Mitt Romney has been everywhere on social issues, but resurrecting Roe v. Wade and opposing a women’s right to an abortion a half century after American courts have made it law, is a frightening retreat to yesterday. He is wise to have focused his campaign on jobs and the economy, because the man just leaves you with the feeling that his America is not our America. You get the sense that our rights and our concerns, and those of minorities everywhere are an inconsequential intrusion to him.

You see, this race is not just a thumbs up or down about the President. This race is about who his replacement might be in 2013 and beyond. Mitt Romney, his values dug deep into the past, on issues such as gay rights, women, immigration, and social reform, is simply a bad leader for America tomorrow.

Romney’s positions on too many other issues also transition so often you get the feeling that which defines him remains elusive; what he stands for remains evasive. Is he the moderate who governed Massachusetts or is he the ‘severely conservative’ brown-noser who sucks up to monolithic right-wingers at every political turn?

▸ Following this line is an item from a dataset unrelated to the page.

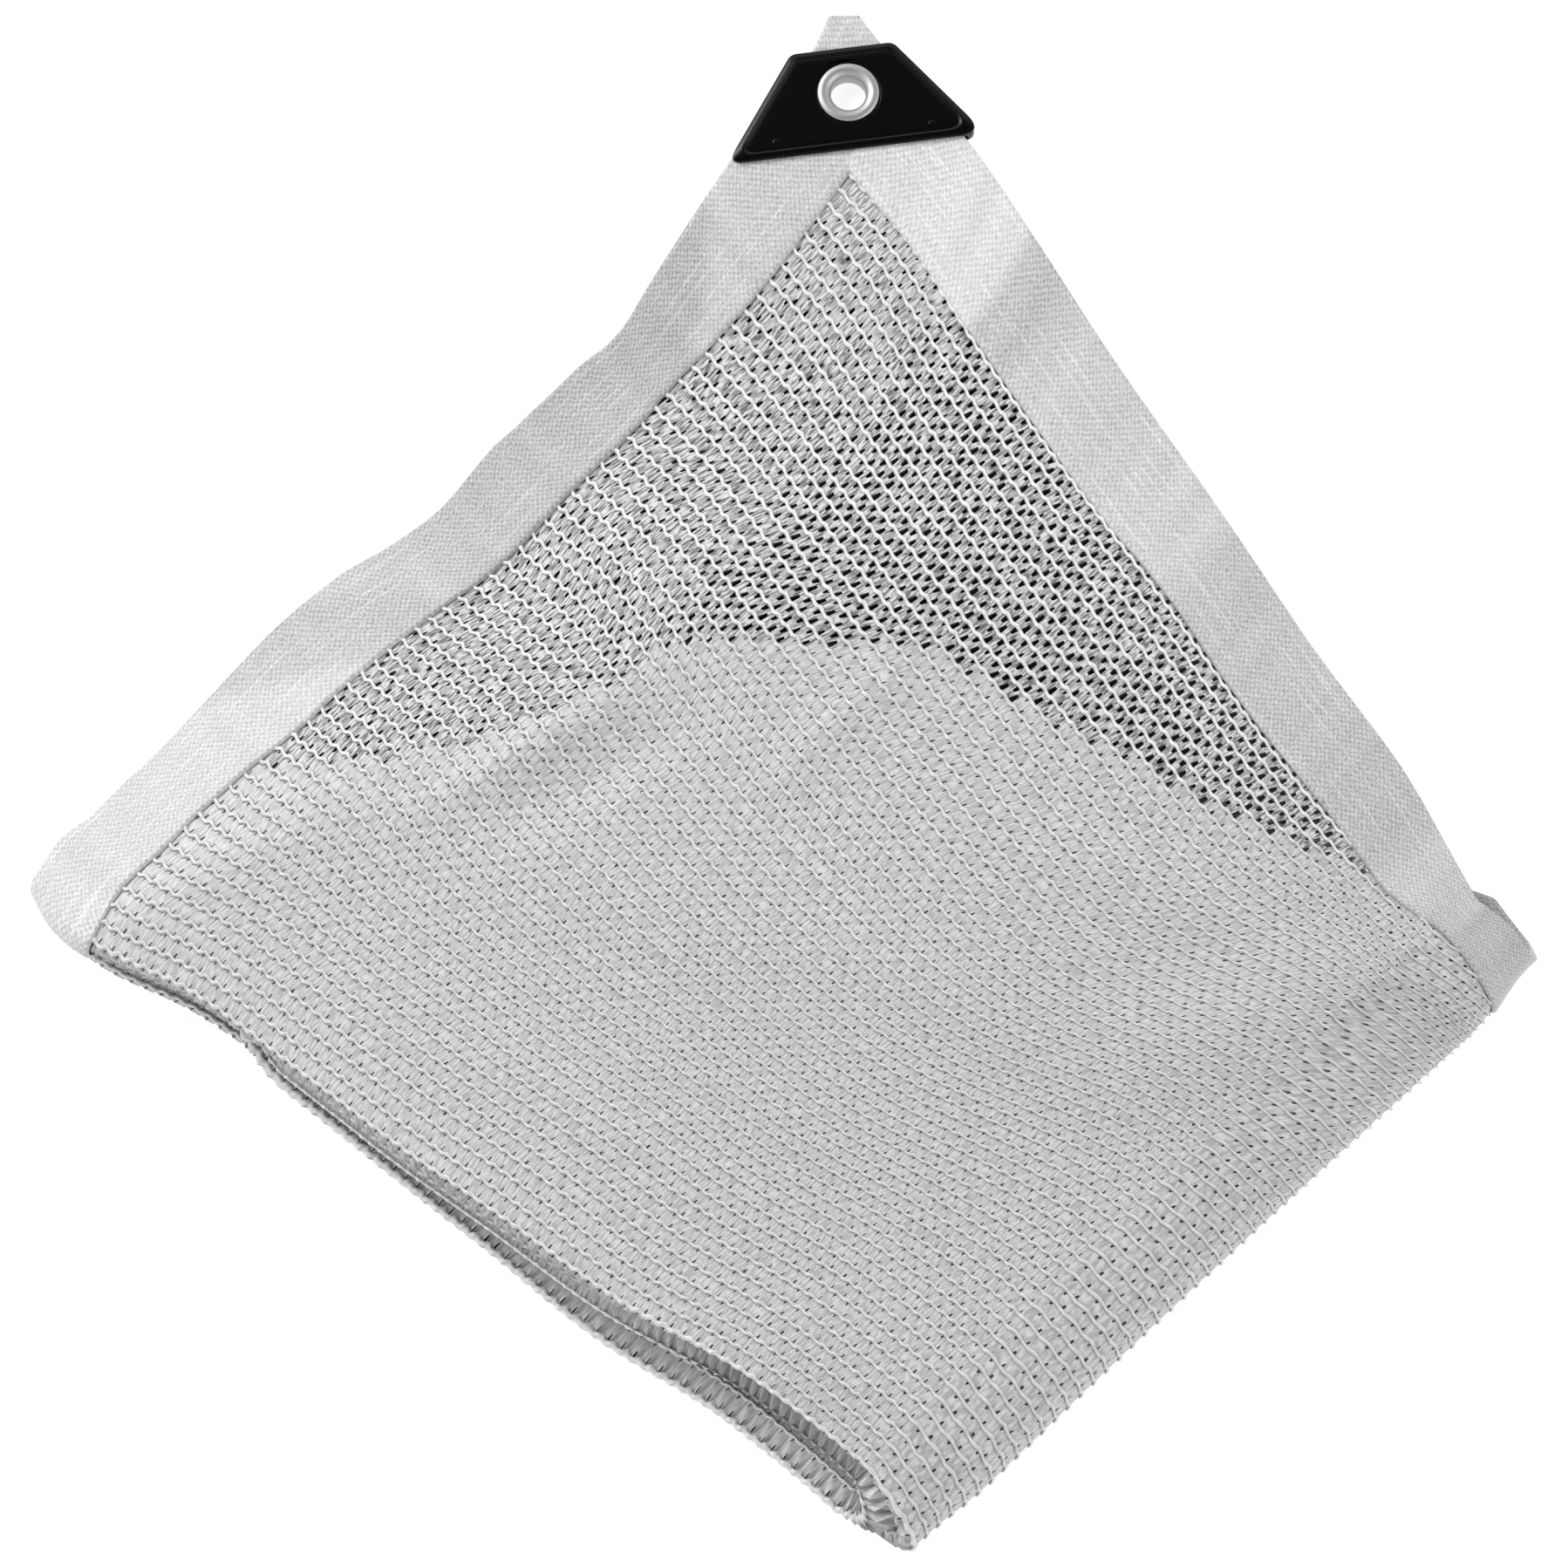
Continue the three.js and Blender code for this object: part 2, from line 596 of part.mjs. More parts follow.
function backPlate() {
  const edge = 0.5;
  let solid = slab(plateShape(), BACK_LOW + edge, BACK_HIGH);
  solid = solid.add(slab(plateShape(edge), BACK_LOW, BACK_LOW + edge + 0.1));
  solid = solid.subtract(manifoldOf(cylinder(RECESS.radius, BACK_LOW - 3, BACK_LOW + RECESS.back)));
  return geometryFrom(solid.subtract(manifoldOf(cylinder(HOLE_CLEAR, BACK_LOW - 1, BACK_HIGH + 1))));
}

function turned(profile, sides) {
  const rows = [...profile, profile[0]].map(([r, z]) => new THREE.Vector2(r, z));
  const geometry = new THREE.LatheGeometry(rows, sides);
  return geometry.rotateX(Math.PI / 2).translate(EYELET_AT.x, EYELET_AT.y, 0);
}

const FLANGE_LOW = FRONT_HIGH - RECESS.front + FIT;
const EYELET_SIDES = 40;
function eyelet() {
  return turned([
    [BARREL_OUT + 0.9, BACK_LOW + 0.2],
    [BARREL_OUT, BACK_LOW + 1.0],
    [BARREL_OUT, FLANGE_LOW],
    [FLANGE - 0.3, FLANGE_LOW],
    [FLANGE, FLANGE_LOW + 0.4],
    [FLANGE - 0.5, FLANGE_LOW + 1.0],
    [FLANGE - 1.8, FLANGE_LOW + 1.4],
    [BARREL_IN + 1.4, FLANGE_LOW + 1.1],
    [BARREL_IN + 0.2, FLANGE_LOW + 0.4],
    [BARREL_IN, FLANGE_LOW - 0.6],
    [BARREL_IN + 0.4, BACK_LOW + 1.3],
    [BARREL_IN + 0.9, BACK_LOW + 0.2],
  ], EYELET_SIDES);
}
function washer() {
  return turned([
    [BARREL_OUT + 0.75, BACK_LOW + 0.8],
    [BARREL_OUT + 1.45, BACK_LOW + 0.2],
    [FLANGE - 0.2, BACK_LOW + 0.2],
    [FLANGE, BACK_LOW + 0.5],
    [FLANGE - 0.3, BACK_LOW + 0.8],
  ], EYELET_SIDES);
}

// ---------------------------------------------------------------- the part

const passage = manifoldOf(cylinder(HOLE_CLEAR, -5, 20));
function punched(geometry, trimmedAt) {
  return geometryFrom(manifoldOf(geometry).subtract(passage).trimByPlane([0, -1, 0], -trimmedAt));
}

const finishes = {
  net: { color: 0xd9dadb, roughness: 0.7, metalness: 0 },
  tape: { color: 0xdedede, roughness: 0.5, metalness: 0 },
  plate: { color: 0x101011, roughness: 0.25, metalness: 0 },
  eyelet: { color: 0xc9cbcc, roughness: 0.3, metalness: 1 },
};
const part = new THREE.Group();
function addPiece(name, geometry, finish) {
  const mesh = new THREE.Mesh(geometry, new THREE.MeshStandardMaterial(finishes[finish]));
  mesh.name = name;
  part.add(mesh);
}
addPiece('net_cloth', punched(netGeometry(), TRIMMED_AT - EDGE_IN), 'net');
addPiece('end_binding', punched(endBinding(), TRIMMED_AT), 'tape');
addPiece('side_binding', sideBinding(), 'tape');
addPiece('corner_plate_front', frontPlate(), 'plate');
addPiece('corner_plate_back', backPlate(), 'plate');
addPiece('eyelet_ring', eyelet(), 'eyelet');
addPiece('eyelet_washer', washer(), 'eyelet');

// The origin is under the middle of the packet, on the floor.
const box = new THREE.Box3().setFromObject(part);
const centre = box.getCenter(new THREE.Vector3());
part.position.set(-centre.x, -centre.y, -box.min.z);

export default part;
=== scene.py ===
import math

import bmesh
import bpy
import numpy as np
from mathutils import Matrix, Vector


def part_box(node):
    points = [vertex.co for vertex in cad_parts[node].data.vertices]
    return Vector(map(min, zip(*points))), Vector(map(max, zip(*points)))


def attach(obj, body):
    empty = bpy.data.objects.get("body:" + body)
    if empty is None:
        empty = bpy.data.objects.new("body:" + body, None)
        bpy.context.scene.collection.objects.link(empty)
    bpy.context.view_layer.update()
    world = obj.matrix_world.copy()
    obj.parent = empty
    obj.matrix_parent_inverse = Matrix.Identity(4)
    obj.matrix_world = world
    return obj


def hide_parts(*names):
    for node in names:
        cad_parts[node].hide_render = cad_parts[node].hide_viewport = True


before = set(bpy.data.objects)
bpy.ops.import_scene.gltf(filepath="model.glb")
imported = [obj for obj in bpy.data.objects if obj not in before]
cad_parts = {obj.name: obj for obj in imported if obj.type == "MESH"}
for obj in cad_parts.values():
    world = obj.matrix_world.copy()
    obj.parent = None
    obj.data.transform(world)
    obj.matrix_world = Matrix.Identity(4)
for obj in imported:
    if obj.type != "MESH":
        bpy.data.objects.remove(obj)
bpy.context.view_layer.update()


# ------------------------ the cloth as it is folded
# A knitted shade cloth, pleated five deep across its width and folded once along its length, with its
# top layer fanned out past the others to a bound corner. These are the lines it lies to and the steps
# of its pleats, in millimetres, x to the right and y away.

corner_tip, left_corner = (20.5, 283.5), (-256.5, -50.5)
fold_near, fold_far = (26.5, -257.5), (235, -65)  # the round fold's two ends
pack_corner = (40, 31)  # the second layer's far corner
end_edge = [left_corner, (-245, -32), (-221, -11), (-197, 17), (-175, 42), (-150, 63.5), (-119.5, 85.5),
            (-101, 113), (-76, 136), (-60, 149), (-46, 172), (-17, 219), (11, 259), corner_tip]
side_edge = [corner_tip, (34, 263), (65, 226), (90, 187), (114, 147), (151, 85.5), (186, 22),
             (212, -21), (223, -42), fold_far]
left_fold = [left_corner, (-248, -66), (-234.5, -79), (-199, -97), (-156, -130), (-127, -153),
             (-96, -175), (-57, -202), (-14, -225), (16, -248), fold_near]
pack_end = [left_corner, (-215, -33), (-177, -17), (-122, -8), (-82, 8), (-31, 36), pack_corner]
pack_side = [pack_corner, (73, 12), (98, -1), (128, -19), (152, -32), (195, -52), (208, -90)]
under_side = [(42, 35), (76, 16), (100, 4), (154, -27), (197, -45), (226, -49.5), (244.5, -56)]
pleats = [  # how far each layer's edges step in (-) or out (+), and its loose end lies in
    dict(left=-2.6, right=0, end_near=0, end_far=0),
    dict(left=-2.6, right=-2, end_near=0, end_far=0),
    dict(left=-2.5, right=0, end_near=50, end_far=14),
    dict(left=-2.5, right=-4, end_near=54, end_far=18),
    dict(left=-12, right=-4, end_near=58, end_far=16),
]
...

With Romney, you get a headache just trying to grasp some of his convoluted economic policies, a trillion here, a billion there. He is not a consistent candidate. Don’t you want a president who would look to make China a future trade partner rather than a combatant in a trade war?  Do you want belligerence and bellicosity in the White House, or outreach and overtures?

Given the choice of these two men, President Obama’s record warrants his re-election, and not just because he has been supportive of gay rights.

Yes, we are a gay paper representing the gay community.

Yes, Barack Obama is a man in the Oval Office who has welcomed us at every turn.

Yes, he is our friend and he has embraced our dreams and aspirations.

But the President has also stood tall and made his mark as a respected and levelheaded international leader who will not countenance bigotry or hate, terrorists or warmongers, at home or abroad. He has shown himself to be a man of the 21st century, not pandering to the past.

The President of the United States deserves your vote next Tuesday. Mitt Romney does not.

My Other Choices: How and Who to Vote For in South Florida

First and foremost, this is a choice that of course should be your own. However, since we are often asked for suggestions, let me share with you my thoughts on a couple of key candidacies and issues.

Number one, vote no on all the amendments. Special interests groups who do not serve you have propagated them.  One amendment, number 5, is so offensive that if Florida’s right wing legislature had its way, it would repeal the supremacy of judicial rulings and subject them to partisan political review. Disgraceful.

Number two; the judges on the fourth district court of appeal and the Supreme Court deserve retention. They embody diversity and have exemplified judicial grace and wisdom.

Number three, if you are supportive of gay rights and human values protections, the Democratic ticket in Florida has endorsed and embraced your vision, much more so than Republicans. That does not mean all are honest or automatically deserve your vote. Look closely at each race and its candidates.

Unfortunately, even in the year 2012, outside of the incumbent Republican Sheriff in Broward, Al Lamberti, or Congresswoman Ileana Ros-Lehtinen, few on the right side of the aisle back your rights. One more exception might be a local state house candidate, openly gay Scott Herman.

Finally, we would be remiss not to do a shout out for candidate Patrick Murphy, whose gutsy challenge to incumbent congressman Allen West should stir your conscience. Not only has he been exponentially supportive of gay rights, Allen West has been an anathema to us.

Whoever you choose, consider early voting and make your vote count. There are real choices that matter for our future, and it is a far, far better world when we determine our fate by casting ballots rather than shooting bullets. We are fortunate to live in such a society. Make it count. Make it matter.